> Task material
________________________________________

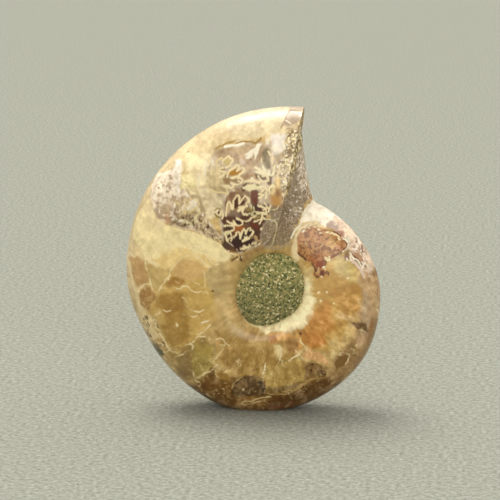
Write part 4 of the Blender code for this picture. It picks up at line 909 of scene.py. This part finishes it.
# Small spots: half-width in mm, shade and the places
SPOTS = (
    (0.1, (252, 246, 232), (11, 13.4, 10.2, 12.4, 11.2, 14.6, 10.7, 12.8, 8, 8, 8.6, 10.8, 9.4, 9.6, 8.2,
        9.4, 9.8, 10.6, 10, 8.4, 11.4, 11.8, 9, 12, 8.4, 6.4, 7, 7.4, 9.2, 7)),
    (0.1, (168, 104, 52), (11.8, 11, 12.2, 12, 12.4, 10.8, 11.6, 12.4, 10.8, 11, 12, 10.2)),
    (0.18, "cream", (16.6, -10.6, 14.2, -10.2, 13.6, -8.6, 15.4, -8.4, 3, -23.2, 2.7, -24.6, 2.9, -24,
        -20.2, -14.2, -19.9, -15.4, -19.2, -14, -14.5, -15.2, -1.5, -28, 19.4, -5.6)),
    (0.2, "dark", (12.1, -24.1, 12.5, -22.9, 10, -16.7, -7.6, -8.3, -13.3, 6.3, -13.1, 5, -14.5, 5.3)),
    (0.22, "mauve", (-16.1, 14.9, -15.8, 14.4, -16.1, 12.5, -16.6, 11.6, -15.5, 10.8, -18.3, 12.4, -18.6,
        9.4, -12.3, 19.6)),
)

# Soft frills and shadows of sutures showing through the shell, and spots of painted highlight: half-width,
# shade, path
GHOSTS_AND_SHEEN = (
    (0.32, (168, 146, 102), (-12.6, 11.8, -11.8, 11, -11, 10.9, -10.2, 10.6, -10, 9.6, -9.6, 8.8, -9.4, 8,
        -9.8, 7.2)),
    (0.35, (150, 124, 60), (-11.8, 7.8, -11, 7.5, -10.4, 7.3)),
    (0.3, (136, 112, 76), (-15.2, 8, -14.8, 7, -14.3, 6.4, -13.6, 6.4, -12.8, 6.4, -12.2, 6.8)),
    (0.3, (130, 106, 74), (-15.8, 5.3, -15, 5.8, -14.2, 5.4, -13.4, 5)),
    (0.35, (168, 142, 116), (-19, 8, -18.4, 7.2, -17.8, 6.4)),
    (0.3, (188, 138, 96), (-16.7, 7.2, -16.6, 6.4, -16.5, 5.6)),
    (0.2, "gold", (-12.9, 7.2, -13.1, 8.2, -12.9, 9, -13.3, 9.6, -13, 10.2)),
    (0.22, "gold", (-12, 10.4, -11.4, 10.3, -10.9, 10.3, -10.5, 9.9, -10.3, 9.2, -10.5, 8.6, -10.9, 8.4)),
    (0.2, "gold", (-11.8, 7.8, -11.2, 8.2, -10.7, 8.5)),
    (0.2, "gold", (-13.9, 7, -13.4, 7.4, -13.2, 7.9)),
    (0.18, "gold", (-12.4, 9, -12.3, 9.6, -12.7, 10.2)),
    (0.2, "gold", (-10.9, 6.3, -10.7, 6.9, -10, 7.5, -10.2, 8)),
    (0.22, "pink", (-16, 9.6, -15.6, 8.8, -15.4, 8, -15.8, 7.2, -15.4, 6.6)),
    (0.18, "gold", (-14.8, 9.8, -14.2, 9.2, -13.9, 8.4, -13.5, 8)),
    (0.18, "pink", (-14.5, 11.2, -14.3, 10.4)),
    (0.2, "pink", (-16.8, 11.6, -16.2, 11, -15.8, 10.6)),
    (0.2, "straw", (-11.6, 5.9, -11, 6.3, -10.8, 7)),
    (0.25, "straw", (-13.2, 5.7, -12.2, 5.6, -11.6, 5)),
    (0.22, "white", (-9.2, 16.6, -9.1, 15.4, -9.3, 14.6)),
    (0.2, "white", (-10.3, 15.2, -10.2, 14, -10.3, 13)),
    (0.25, "cream", (-7.6, 16.6, -7.7, 15.8, -7.7, 15.2)),
    (0.25, "white", (-7.5, 18, -7.4, 17.2)),
    (0.2, "white", (-8.9, 17.6, -8.3, 17)),
    (0.2, "cream", (-8.6, 14.6, -8.4, 14.3)),
    (0.4, "pink", (-1.8, 17.8, -1.2, 17.5)),
    # painted highlights: soft white spots of sheen on the polish of the upper flank
    (0.35, "white", (3.5, 22, 3.5, 21.4)),
    (0.4, "white", (4.8, 20.4, 5, 20)),
    (0.45, "white", (5.8, 20.4, 6, 19.8)),
    (0.3, "white", (6.8, 20.8, 6.9, 20.4)),
)

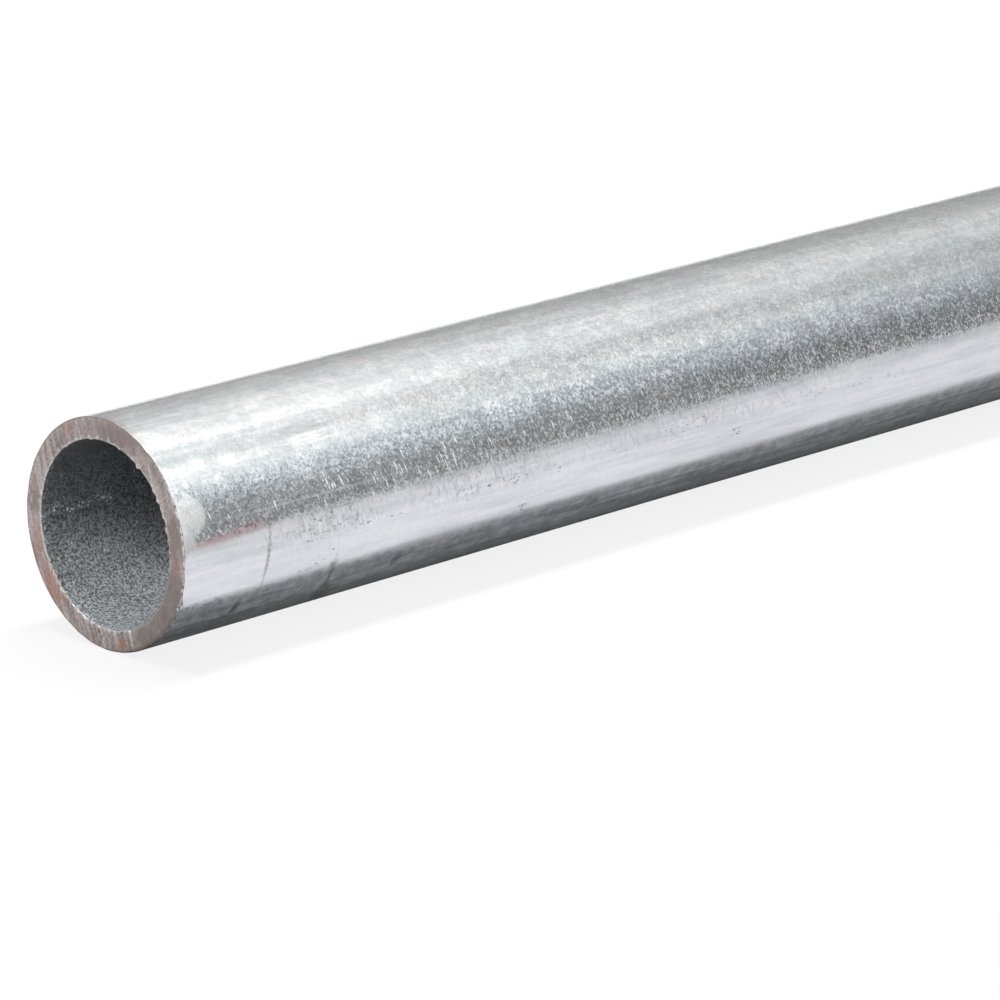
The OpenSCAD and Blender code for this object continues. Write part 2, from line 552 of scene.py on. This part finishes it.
def spotMask(add, place, spots, least, most):
    # 1 at the middle of each spot on the sawn face, fading to 0 at its rim
    flat = add("VectorMath", "MULTIPLY", [place, (0, 1, 1)])
    mask = None
    for spot in spots:
        inner = add("Mapping", {"vector_type": "TEXTURE"}, {
            "Vector": flat, "Location": (0, *spot["at"]), "Scale": (1, *spot["half"])})
        away = add("VectorMath", "LENGTH", [inner], out="Value")
        inside = add("MapRange", eased, [away, most, least])
        mask = inside if mask is None else add("Math", "MAXIMUM", [mask, inside])
    return mask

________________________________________

> Goal
Each line of the material must be restated exactly.

> Solution to this exercise
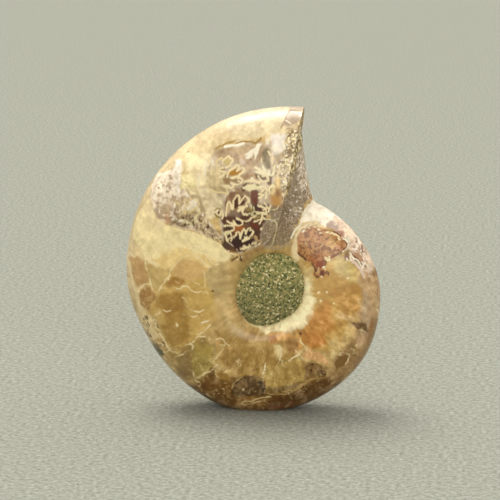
Write part 4 of the Blender code for this picture. It picks up at line 909 of scene.py. This part finishes it.
# Small spots: half-width in mm, shade and the places
SPOTS = (
    (0.1, (252, 246, 232), (11, 13.4, 10.2, 12.4, 11.2, 14.6, 10.7, 12.8, 8, 8, 8.6, 10.8, 9.4, 9.6, 8.2,
        9.4, 9.8, 10.6, 10, 8.4, 11.4, 11.8, 9, 12, 8.4, 6.4, 7, 7.4, 9.2, 7)),
    (0.1, (168, 104, 52), (11.8, 11, 12.2, 12, 12.4, 10.8, 11.6, 12.4, 10.8, 11, 12, 10.2)),
    (0.18, "cream", (16.6, -10.6, 14.2, -10.2, 13.6, -8.6, 15.4, -8.4, 3, -23.2, 2.7, -24.6, 2.9, -24,
        -20.2, -14.2, -19.9, -15.4, -19.2, -14, -14.5, -15.2, -1.5, -28, 19.4, -5.6)),
    (0.2, "dark", (12.1, -24.1, 12.5, -22.9, 10, -16.7, -7.6, -8.3, -13.3, 6.3, -13.1, 5, -14.5, 5.3)),
    (0.22, "mauve", (-16.1, 14.9, -15.8, 14.4, -16.1, 12.5, -16.6, 11.6, -15.5, 10.8, -18.3, 12.4, -18.6,
        9.4, -12.3, 19.6)),
)

# Soft frills and shadows of sutures showing through the shell, and spots of painted highlight: half-width,
# shade, path
GHOSTS_AND_SHEEN = (
    (0.32, (168, 146, 102), (-12.6, 11.8, -11.8, 11, -11, 10.9, -10.2, 10.6, -10, 9.6, -9.6, 8.8, -9.4, 8,
        -9.8, 7.2)),
    (0.35, (150, 124, 60), (-11.8, 7.8, -11, 7.5, -10.4, 7.3)),
    (0.3, (136, 112, 76), (-15.2, 8, -14.8, 7, -14.3, 6.4, -13.6, 6.4, -12.8, 6.4, -12.2, 6.8)),
    (0.3, (130, 106, 74), (-15.8, 5.3, -15, 5.8, -14.2, 5.4, -13.4, 5)),
    (0.35, (168, 142, 116), (-19, 8, -18.4, 7.2, -17.8, 6.4)),
    (0.3, (188, 138, 96), (-16.7, 7.2, -16.6, 6.4, -16.5, 5.6)),
    (0.2, "gold", (-12.9, 7.2, -13.1, 8.2, -12.9, 9, -13.3, 9.6, -13, 10.2)),
    (0.22, "gold", (-12, 10.4, -11.4, 10.3, -10.9, 10.3, -10.5, 9.9, -10.3, 9.2, -10.5, 8.6, -10.9, 8.4)),
    (0.2, "gold", (-11.8, 7.8, -11.2, 8.2, -10.7, 8.5)),
    (0.2, "gold", (-13.9, 7, -13.4, 7.4, -13.2, 7.9)),
    (0.18, "gold", (-12.4, 9, -12.3, 9.6, -12.7, 10.2)),
    (0.2, "gold", (-10.9, 6.3, -10.7, 6.9, -10, 7.5, -10.2, 8)),
    (0.22, "pink", (-16, 9.6, -15.6, 8.8, -15.4, 8, -15.8, 7.2, -15.4, 6.6)),
    (0.18, "gold", (-14.8, 9.8, -14.2, 9.2, -13.9, 8.4, -13.5, 8)),
    (0.18, "pink", (-14.5, 11.2, -14.3, 10.4)),
    (0.2, "pink", (-16.8, 11.6, -16.2, 11, -15.8, 10.6)),
    (0.2, "straw", (-11.6, 5.9, -11, 6.3, -10.8, 7)),
    (0.25, "straw", (-13.2, 5.7, -12.2, 5.6, -11.6, 5)),
    (0.22, "white", (-9.2, 16.6, -9.1, 15.4, -9.3, 14.6)),
    (0.2, "white", (-10.3, 15.2, -10.2, 14, -10.3, 13)),
    (0.25, "cream", (-7.6, 16.6, -7.7, 15.8, -7.7, 15.2)),
    (0.25, "white", (-7.5, 18, -7.4, 17.2)),
    (0.2, "white", (-8.9, 17.6, -8.3, 17)),
    (0.2, "cream", (-8.6, 14.6, -8.4, 14.3)),
    (0.4, "pink", (-1.8, 17.8, -1.2, 17.5)),
    # painted highlights: soft white spots of sheen on the polish of the upper flank
    (0.35, "white", (3.5, 22, 3.5, 21.4)),
    (0.4, "white", (4.8, 20.4, 5, 20)),
    (0.45, "white", (5.8, 20.4, 6, 19.8)),
    (0.3, "white", (6.8, 20.8, 6.9, 20.4)),
)

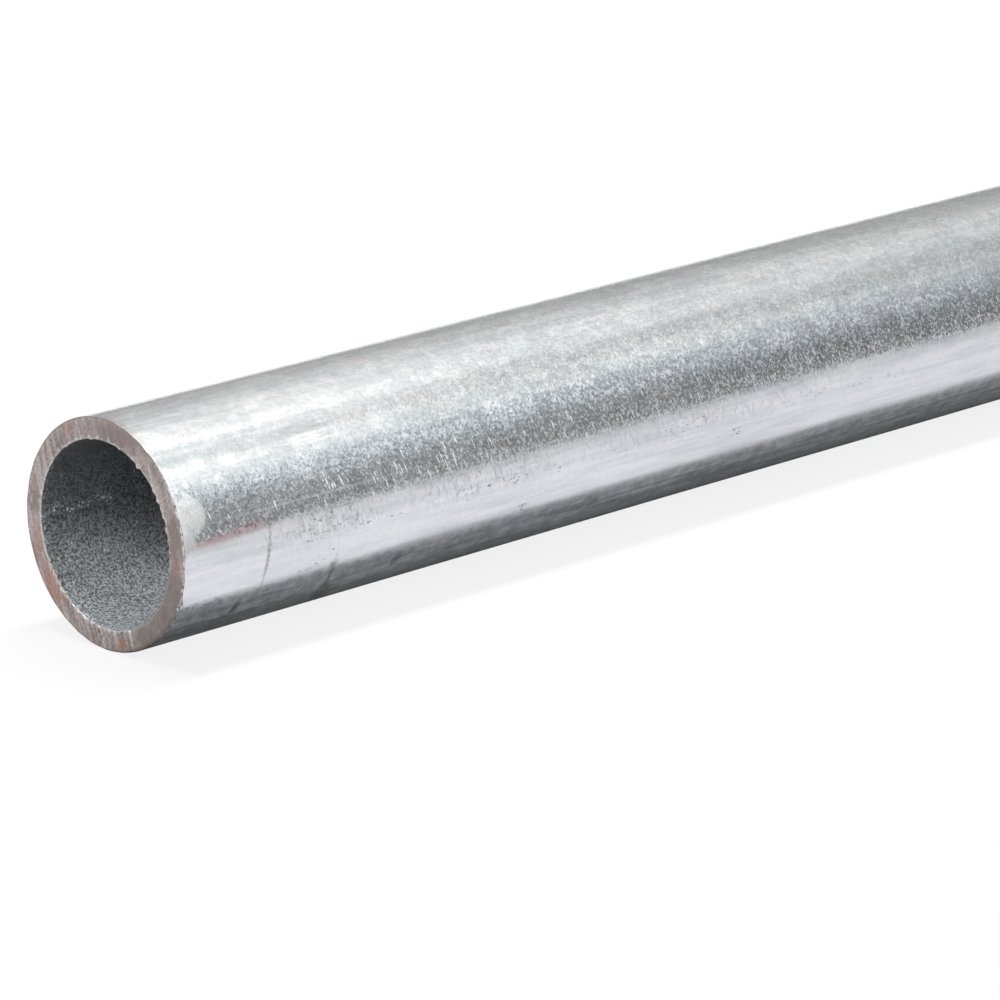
The OpenSCAD and Blender code for this object continues. Write part 2, from line 552 of scene.py on. This part finishes it.
def spotMask(add, place, spots, least, most):
    # 1 at the middle of each spot on the sawn face, fading to 0 at its rim
    flat = add("VectorMath", "MULTIPLY", [place, (0, 1, 1)])
    mask = None
    for spot in spots:
        inner = add("Mapping", {"vector_type": "TEXTURE"}, {
            "Vector": flat, "Location": (0, *spot["at"]), "Scale": (1, *spot["half"])})
        away = add("VectorMath", "LENGTH", [inner], out="Value")
        inside = add("MapRange", eased, [away, most, least])
        mask = inside if mask is None else add("Math", "MAXIMUM", [mask, inside])
    return mask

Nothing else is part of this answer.